Data segment:
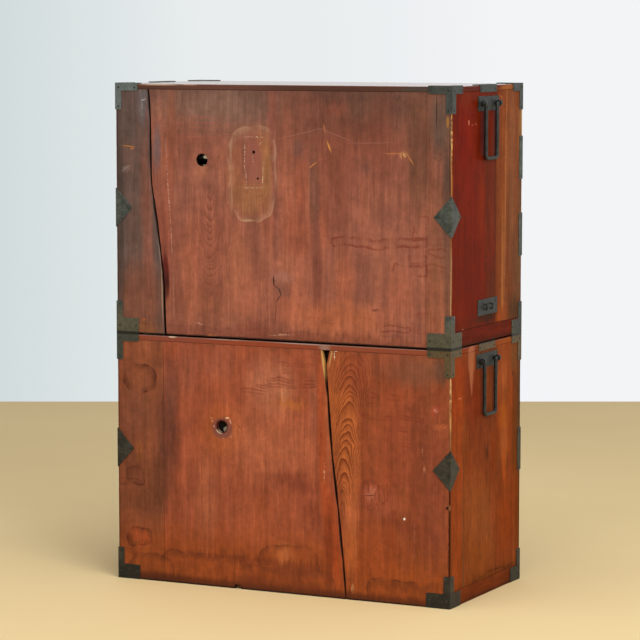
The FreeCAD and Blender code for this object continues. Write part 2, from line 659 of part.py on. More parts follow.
doc.recompute()
for thing in doc.Objects:
    if {"Invalid", "Error"} & set(thing.State):
        raise RuntimeError(f"{thing.Label}: {thing.State}")
for label, piece in nodes.items():
    if piece.Shape.isNull() or not piece.Shape.isValid() or not piece.Shape.Solids:
        raise RuntimeError(f"{label}: no valid solid")

os.makedirs("parts", exist_ok=True)
for label, piece in nodes.items():
    piece.Shape.exportStep(f"parts/{label}.step")
    box = piece.Shape.BoundBox
    print(f"{label}: {len(piece.Shape.Solids)} solids, x {box.XMin:.1f} {box.XMax:.1f}, "
          f"y {box.YMin:.1f} {box.YMax:.1f}, z {box.ZMin:.1f} {box.ZMax:.1f}")
print(len(nodes), "nodes")
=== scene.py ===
import json
import math

import bmesh
import bpy
from mathutils import Matrix, Vector, noise


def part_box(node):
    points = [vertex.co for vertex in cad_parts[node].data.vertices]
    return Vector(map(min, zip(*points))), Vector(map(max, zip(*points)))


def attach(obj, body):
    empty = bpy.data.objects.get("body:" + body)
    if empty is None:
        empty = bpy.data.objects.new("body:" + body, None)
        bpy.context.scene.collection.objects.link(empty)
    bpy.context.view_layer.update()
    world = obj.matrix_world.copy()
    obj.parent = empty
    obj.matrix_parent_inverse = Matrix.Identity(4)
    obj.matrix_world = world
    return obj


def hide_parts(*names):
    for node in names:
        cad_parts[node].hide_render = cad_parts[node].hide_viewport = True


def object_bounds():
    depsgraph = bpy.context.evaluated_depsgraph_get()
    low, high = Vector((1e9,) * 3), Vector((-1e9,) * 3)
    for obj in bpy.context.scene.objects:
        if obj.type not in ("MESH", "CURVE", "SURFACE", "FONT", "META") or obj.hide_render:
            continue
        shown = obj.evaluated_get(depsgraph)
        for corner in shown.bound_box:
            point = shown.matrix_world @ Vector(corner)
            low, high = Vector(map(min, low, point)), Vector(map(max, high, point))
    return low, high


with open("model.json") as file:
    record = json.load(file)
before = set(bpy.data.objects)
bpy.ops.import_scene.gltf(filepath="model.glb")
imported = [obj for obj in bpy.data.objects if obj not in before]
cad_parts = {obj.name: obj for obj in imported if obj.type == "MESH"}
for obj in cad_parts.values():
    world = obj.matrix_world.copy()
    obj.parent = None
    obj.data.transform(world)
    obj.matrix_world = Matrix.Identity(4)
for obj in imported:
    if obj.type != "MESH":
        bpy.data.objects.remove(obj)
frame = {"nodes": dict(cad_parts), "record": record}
cad_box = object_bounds()
cad = frame["nodes"]
body_of = {node: body for body, members in frame["record"]["behaviour"]["bodies"].items() for node in members}

# ------------------------------------------------------------------------------------------- side boards
# Each side is one wide plank of cedar with upright grain, planed by hand, stained with red iron oxide and
# lacquered. The upper section has kept more of its gloss. The arrises have worn down to pale wood.

MM = 0.001
FAR = 1e5
# Half the chest's width and half its depth, the seam between its sections and the underside of each section's
# wood. These and all marks are in millimetres.
SIDE, BACK, SEAM = 400, 190, 546
FOOT = {"lower": 0, "upper": 548}


def linear(code):
    """An sRGB hex colour as linear RGBA."""
    channels = [int(code[i:i + 2], 16) / 255 for i in (1, 3, 5)]
    return [c / 12.92 if c <= 0.04045 else ((c + 0.055) / 1.055) ** 2.4 for c in channels] + [1]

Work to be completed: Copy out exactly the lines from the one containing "box = piece.Shape.BoundBox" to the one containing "bpy.context.scene.collection.objects.link(empty)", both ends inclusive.

Response for this exercise:
    box = piece.Shape.BoundBox
    print(f"{label}: {len(piece.Shape.Solids)} solids, x {box.XMin:.1f} {box.XMax:.1f}, "
          f"y {box.YMin:.1f} {box.YMax:.1f}, z {box.ZMin:.1f} {box.ZMax:.1f}")
print(len(nodes), "nodes")
=== scene.py ===
import json
import math

import bmesh
import bpy
from mathutils import Matrix, Vector, noise


def part_box(node):
    points = [vertex.co for vertex in cad_parts[node].data.vertices]
    return Vector(map(min, zip(*points))), Vector(map(max, zip(*points)))


def attach(obj, body):
    empty = bpy.data.objects.get("body:" + body)
    if empty is None:
        empty = bpy.data.objects.new("body:" + body, None)
        bpy.context.scene.collection.objects.link(empty)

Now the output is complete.